Bangladesh’s anti-corruption commission has begun an investigation into whether Siddiq is involved in allegations that £3.9 billion was embezzled from a nuclear power plant. It is claimed that much of the money was sent to the UK and other countries.

Siddiq was pictured alongside her aunt and President Putin in 2013 but has denied allegations that she helped broker a deal with Moscow to build the project.

Anti-money laundering officials in Bangladesh this week formally applied for bank account details for Siddiq and other family members including her mother, sister and brother.

Iftekhar Zaman, executive director of Transparency International in Bangladesh, said: “Hasina’s regime was a kleptocracy of the worst kind, it was a cult designed to enrich her family and her supporters.

“We cannot rule out the possibility that Tulip Siddiq benefited.
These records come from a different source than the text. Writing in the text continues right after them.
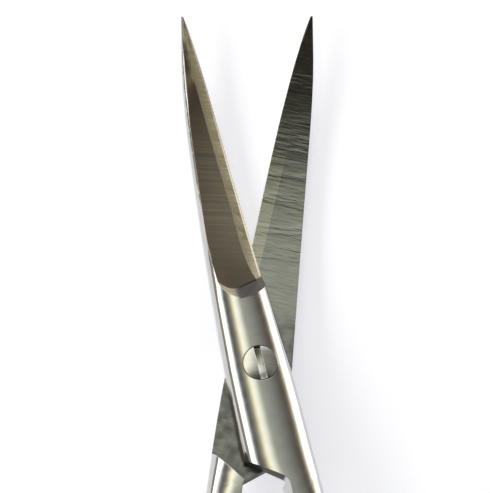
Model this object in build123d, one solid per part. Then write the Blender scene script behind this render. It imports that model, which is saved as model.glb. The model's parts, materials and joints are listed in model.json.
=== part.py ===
from build123d import *
import math
import os

os.makedirs("parts", exist_ok=True)

# Double curved gum scissors with a slotted pivot screw, lying open on a table.
# Each half is drawn in its own frame, closed: the pivot is the origin,
# +Y runs to the tip, +X to the cutting edge, +Z to the head of the screw.
# The lower half is the upper half turned half a turn about +Y, bows apart.

# Driving dimensions of the halves, in millimetres and degrees
blade_reach = 38.55
tail_reach = 76.45
box_reach = 14.05
box_height = 2.5
flat_radius = 8.0
blade_curve_radius = 85.0
mating_gap = 0.04
open_angle = 21.0
crown_ratio = 1.62
side_ratio = 0.38

# The ground face of the blade and its shoulder
shoulder_reach = 7.35
shoulder_back = -2.5
shoulder_corner = 0.9
shoulder_lean = 46.0
ridge_height = 1.8
hollow_depth = 0.07
bevel_slope = 0.42
hone_slope = 0.75
hone_width = 0.2
grind_margin = 0.6

# The slanted end of the box and the step that the other half closes against
box_corner_inset = 4.2
box_corner_reach = box_reach - box_corner_inset
box_end_angle = 36.2
box_end_round = 1.3
crotch_inner = 0.08
step_gap = 0.18
cut_depth = 20.0
cut_margin = 4.0

# The shank and the bow
closed_gap = 0.7
shank_width = 3.0
shank_height = 3.4
shank_bend = 16.0
shank_taper = 14.0
shank_run_in = 12.0
bow_bore_width = 19.5
bow_bore_length = 23.5
bow_end_radius = 10.2
bow_width = 3.4
bow_height = 3.8
bow_section_radius = 1.4
bow_web_round = 2.5
bow_web_thickness = 2.2

# The pivot screw
head_diameter = 3.75
head_angle = 90.0
head_land = 0.25
head_crown_radius = 9.0
pivot_diameter = 2.4
thread_diameter = 2.0
running_clearance = 0.03
thread_clearance = 0.02
slot_width = 0.7
slot_depth = 0.75
saw_radius = 4.5

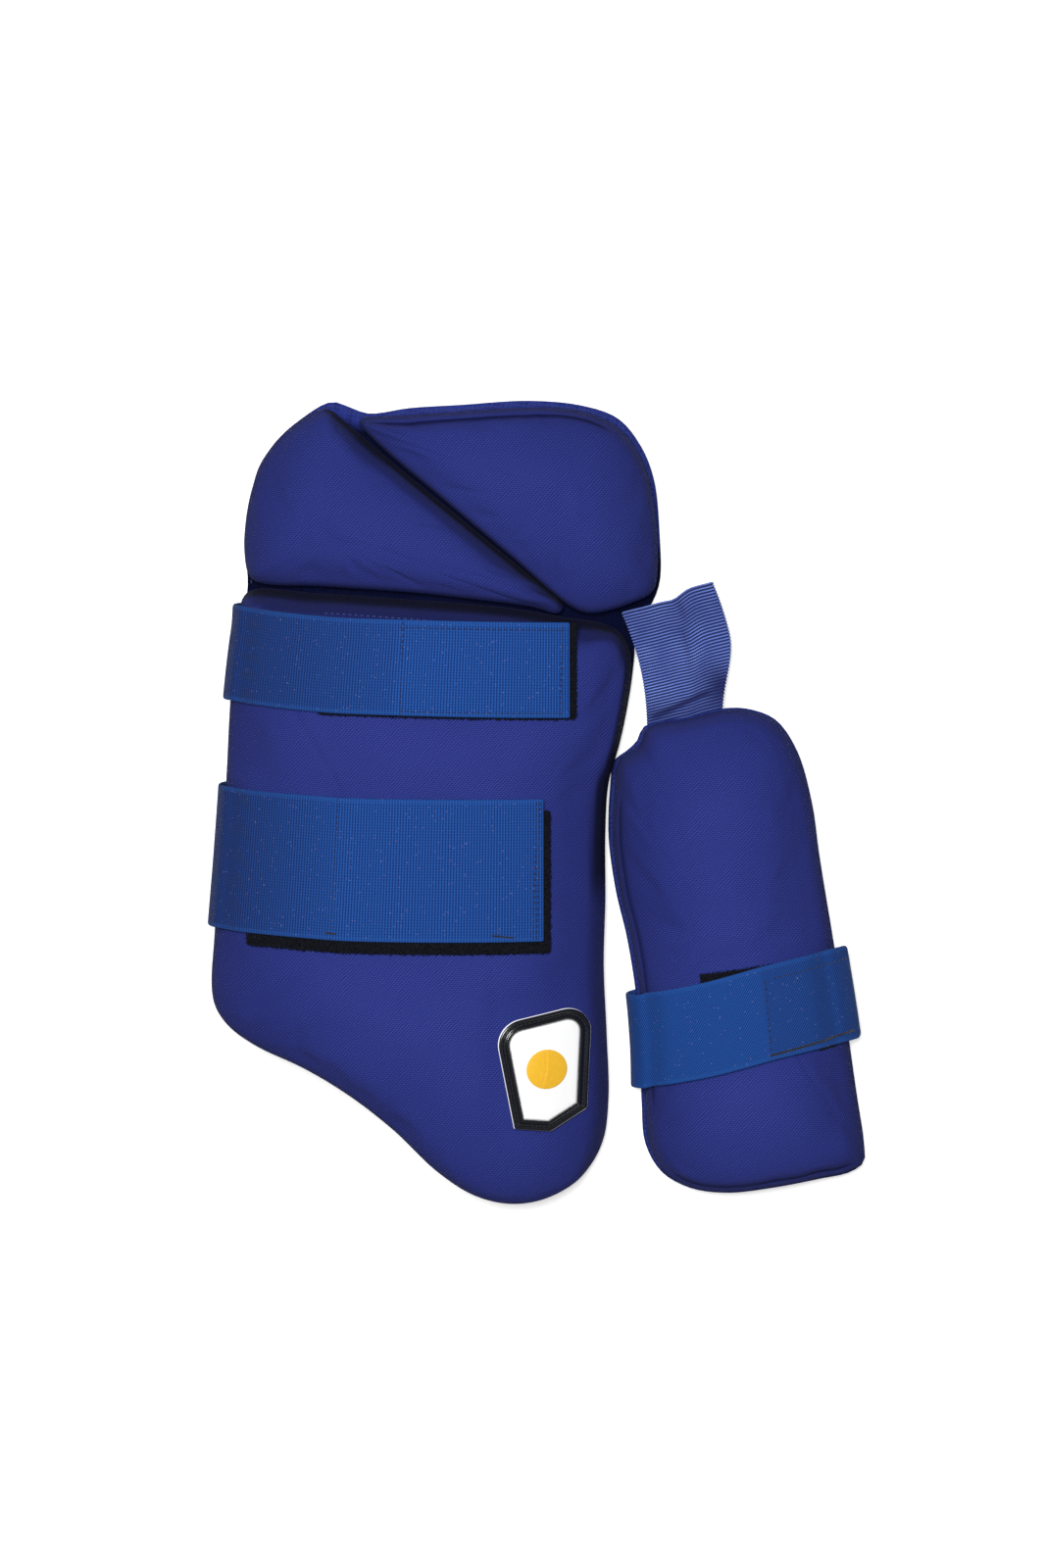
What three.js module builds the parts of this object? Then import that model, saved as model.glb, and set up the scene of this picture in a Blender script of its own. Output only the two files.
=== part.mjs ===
import * as THREE from 'three';

// A cricket thigh guard lying on its back with its front up.
// The outer guard is three foam pads on one backing that curves round the thigh.
// The inner guard is one foam pad on a backing of its own, beside it.
// A folded webbing loop lies between the two, and three elastic straps go round them.
// Millimetres: X across the guard, Y up the leg, Z out of the front.

// Outer guard
const GUARD_WIDTH = 237;
const GUARD_LENGTH = 423;
const GUARD_X = -54.3;
const GUARD_Y = 0;
const GUARD_HOLLOW_RADIUS = 190;
const GUARD_HOLLOW_HEIGHT = 39.5;
const GUARD_AXIS_X = -58.2;
const GUARD_AXIS_LEAN = 4.5;
const BACKING_THICKNESS = 2.3;
const PIECE_GAP = 0.7;
const PAD_GAP = 0.9;

const THIGH_PAD_WIDTH = 223;
const THIGH_PAD_LENGTH = 322;
const THIGH_PAD_X = -61.9;
const THIGH_PAD_Y = -51;
const THIGH_PAD_THICKNESS = 22;

const HIP_PAD_THICKNESS = 21;
const LEFT_HIP_WIDTH = 170;
const LEFT_HIP_LENGTH = 106.5;
const LEFT_HIP_X = -69.7;
const LEFT_HIP_Y = 153.7;
const RIGHT_HIP_WIDTH = 153;
const RIGHT_HIP_LENGTH = 107;
const RIGHT_HIP_X = -13.3;
const RIGHT_HIP_Y = 153.9;
const PAD_CROWN = 2.5;

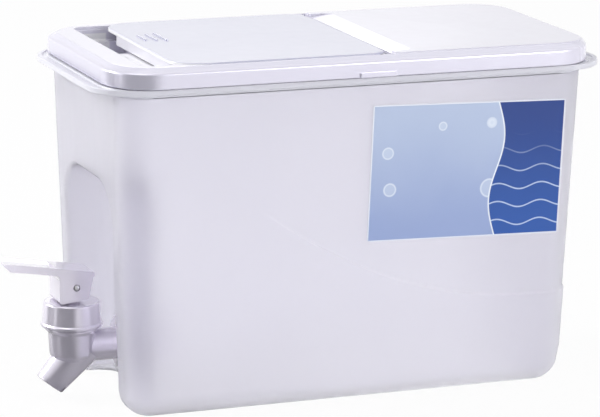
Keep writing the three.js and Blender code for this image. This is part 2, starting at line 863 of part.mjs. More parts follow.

She should step down and facilitate any investigation to avoid conflict of interest. People are very interested in the news about Siddiq here. What surprises people [Bangladeshis] now is that she is still in parliament.”

A spokesman for Siddiq said after the revelation of the gifted flat: “Any suggestion that Tulip Siddiq’s ownership of this property, or any other property is in any way linked to support for the Awami League, would be categorically wrong.”

When Siddiq referred herself to Sir Laurie Magnus, the prime minister’s independent adviser on ministerial interests, on Monday, she said: “In recent weeks I have been the subject of media reporting, much of it inaccurate, about my financial affairs and my family’s links to the former government of Bangladesh.

“I am clear that I have done nothing wrong. However, for the avoidance of doubt, I would like you to independently establish the facts about these matters.”

A Labour source said: “The UK and Bangladesh have longstanding ties on areas of mutual interest such as trade and security. It’s perfectly legitimate for politicians to meet others from across the globe, as Conservative ministers have done. This doesn’t amount to an endorsement of their policies.”